Week Beginning 1st November 2021
This week, we will explore a new story, Leaf by Sandra Dieckmann. Examine the image below. What do you notice? What might be happening here? How does it make you feel? What makes you feel this way? Look closely at the polar bear. What do you think it is feeling? Does it belong here? Now look closely at the crow. What do you think it is thinking? Why?
Early in the week, we will predict what might happen next. What do you think might happen when the bear reaches the shore? Who or what might it find? How will it feel? Will the crow follow? Draw us a picture to show what you predict will happen.
Once you have completed your picture, enjoy watching Bedtime Stories | Joanna Page | Leaf | CBeebies - YouTube to find out what the author thought happened next. Pause the video to think about what the characters are thinking. Remember that we can infer what characters are feeling by looking for clues in what they say or do. Why will no-one approach the bear? What might the bear be trying to do? Why do the other animals disagree? How and why do their feelings change?
Later in the week, we will learn to retell the story using a story map. Think about each key moment from the story. Think about the order in which these moments happen. Now look at the story map sheet below. Can you draw a simple picture in each circle to show these moments in the correct sequence?
Learning from 2nd November 2020
This week we will read and write poetry about bears. We will use the fantastic vocabulary we learned before half term to help us describe bears. Look at the describing bears powerpoint below.

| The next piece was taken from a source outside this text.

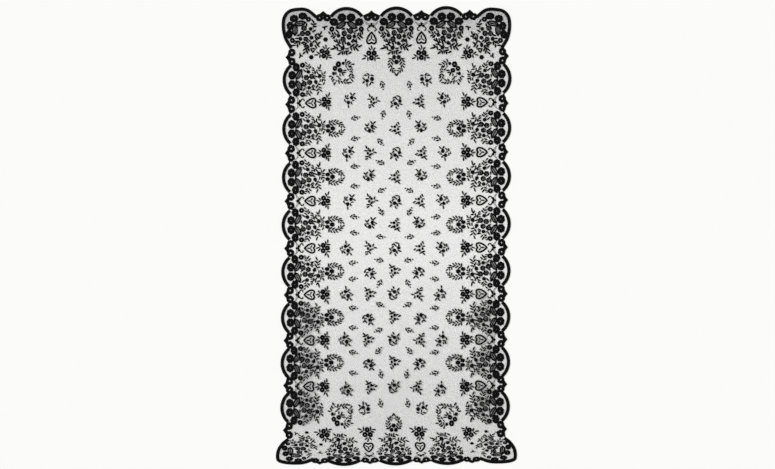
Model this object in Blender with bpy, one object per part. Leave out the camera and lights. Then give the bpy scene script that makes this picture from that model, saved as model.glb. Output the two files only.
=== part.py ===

Can you describe the bears using adjectives and other descriptive phrases? For example, 'I can see a huge white bear with paws as big as dinner plates.' Try playing a game with your adult. One of you describes a picture (1,2,3 or 4) and the other has to guess which picture you are talking about.
Listen to some of the poems read aloud. Which were your favourite poems? Which describing words do you think were the best?
Some of the poems are riddles, where you have to guess what animal is being described. Could you write some clues and see if someone can guess your riddle?